Bonferroni Correction: The Bonferroni Correction is a statistical method used to address the problem of multiple comparisons by adjusting the significance level to reduce the chances of obtaining false-positive results. This technique involves dividing the desired alpha level (typically 0.05) by the number of tests being conducted, which helps to control the overall Type I error rate. By doing so, it ensures that findings from parametric or non-parametric tests remain reliable, especially when multiple comparison procedures are involved, such as in one-way ANOVA and repeated measures ANOVA scenarios.
Box Plots: Box plots, also known as whisker plots, are graphical representations used to summarize and visualize the distribution of a dataset through its quartiles. They provide insights into the central tendency, variability, and presence of outliers within the data, making them particularly useful for comparing multiple groups side by side, which is essential in multiple comparison procedures.
Cohen's d: Cohen's d is a statistical measure used to quantify the effect size, or the magnitude of difference, between two groups. It expresses the difference in means between the groups in terms of standard deviations, making it a useful tool for comparing results across different studies and tests, whether parametric or non-parametric. By providing a standardized measure of effect size, Cohen's d can help interpret results in multiple comparison situations, as well as within more complex analyses such as ANCOVA and MANOVA, while also fitting into the framework of robust estimation and hypothesis testing.
Eta-squared: Eta-squared is a measure of effect size that indicates the proportion of variance in a dependent variable that can be attributed to the effects of an independent variable. It is particularly useful in the context of analysis of variance (ANOVA) and helps researchers understand how much of the total variability in their data is explained by their experimental conditions, making it essential for assessing the practical significance of findings, especially during multiple comparisons.
Familywise error rate: The familywise error rate (FWER) is the probability of making one or more Type I errors when performing multiple hypothesis tests simultaneously. It reflects the risk of incorrectly rejecting at least one null hypothesis across a family of tests, which can inflate the overall error rate as the number of comparisons increases. Controlling for the FWER is essential in statistical analyses involving multiple comparisons to maintain the integrity and validity of the findings.
FWER: FWER, or Family-Wise Error Rate, is the probability of making one or more Type I errors when conducting multiple hypothesis tests. It is a crucial concept in multiple comparison procedures, as it addresses the increased likelihood of incorrectly rejecting at least one null hypothesis as the number of tests increases. Keeping FWER in check helps maintain the integrity of statistical conclusions by controlling for these errors during hypothesis testing.

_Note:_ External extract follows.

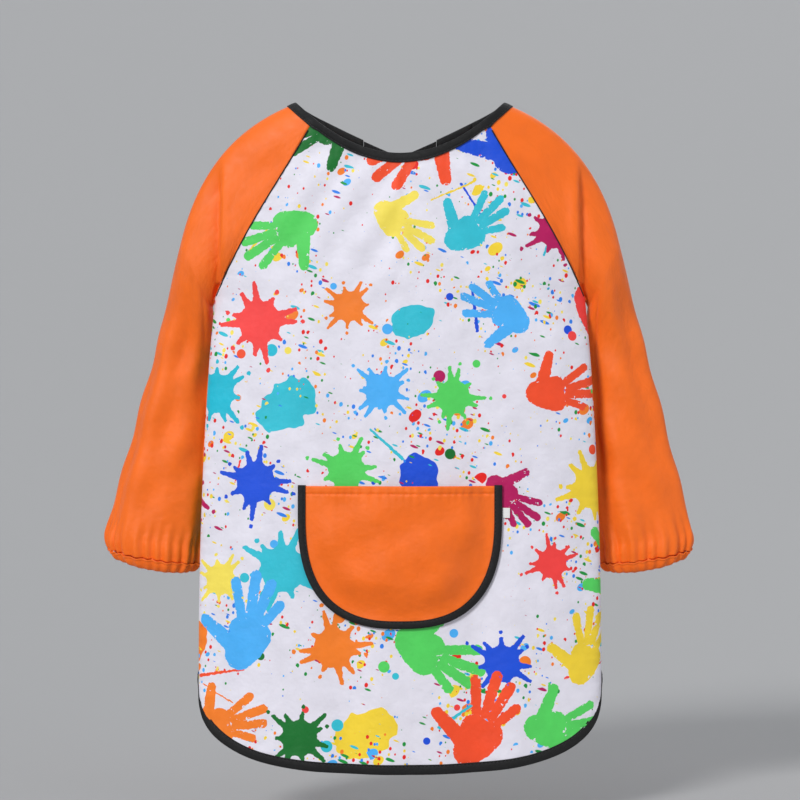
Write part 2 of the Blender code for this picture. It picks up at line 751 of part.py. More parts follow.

Homogeneity of variance: Homogeneity of variance refers to the assumption that different groups in a statistical test have similar variances or spread in their data. This concept is crucial because many statistical tests, particularly parametric ones, rely on this assumption to ensure that results are valid and reliable. When this assumption is met, it supports the integrity of comparisons made between groups, influencing the interpretation of various analyses, such as comparisons among group means or in more complex models.
Interaction plots: Interaction plots are graphical representations that help visualize how two or more independent variables affect a dependent variable, especially when their effects are not additive. They reveal the nature of interactions between factors, showing how the levels of one factor influence the relationship between the levels of another factor on the outcome being measured. These plots are crucial for understanding complex relationships in data, particularly when conducting multiple comparison procedures, as they can highlight significant interactions that may affect the results.
John Tukey: John Tukey was an influential American statistician known for his pioneering work in data analysis, particularly in developing methods that made statistical analysis more accessible. His contributions to multiple comparison procedures, logistic regression, and repeated measures ANOVA transformed how statisticians interpret and analyze data, helping to shape modern statistical practice.
Linear models: Linear models are statistical tools used to describe the relationship between one dependent variable and one or more independent variables through a linear equation. They assume that changes in the independent variable(s) will result in proportional changes in the dependent variable, making them useful for prediction and analysis. In the context of multiple comparison procedures, linear models help to evaluate the differences among groups when assessing multiple hypotheses simultaneously.
Mixed models: Mixed models are statistical models that incorporate both fixed effects and random effects, allowing for the analysis of data that have multiple levels of variability. They are particularly useful in situations where observations are not independent, such as when data is collected from groups or clusters, making them ideal for hierarchical or longitudinal data. Mixed models can handle complexities in data structures, enabling researchers to make more accurate inferences about the effects of predictors.
Normality: Normality refers to a statistical concept where data is distributed in a symmetrical, bell-shaped pattern known as a normal distribution. This property is crucial for many statistical methods, as it underpins the assumptions made for parametric tests and confidence intervals, ensuring that results are valid and reliable.
P-value adjustment: P-value adjustment refers to the statistical techniques used to modify p-values when multiple comparisons are made in order to control for the increased risk of Type I errors. When conducting multiple tests, the chance of obtaining at least one statistically significant result just by chance increases, so adjustments are necessary to maintain the integrity of the results. Common methods for adjusting p-values include the Bonferroni correction and the Benjamini-Hochberg procedure.
Tukey's HSD: Tukey's HSD (Honestly Significant Difference) is a statistical test used to identify which specific group means are significantly different from each other after performing an ANOVA. This test is particularly useful for making multiple comparisons between group means while controlling the overall Type I error rate, ensuring that the likelihood of incorrectly rejecting a true null hypothesis remains at a desired level.
Type I Error: A Type I error occurs when a null hypothesis is incorrectly rejected, indicating that there is a significant effect or difference when, in reality, none exists. This error is crucial in understanding the reliability of hypothesis testing, as it directly relates to the alpha level, which sets the threshold for determining significance.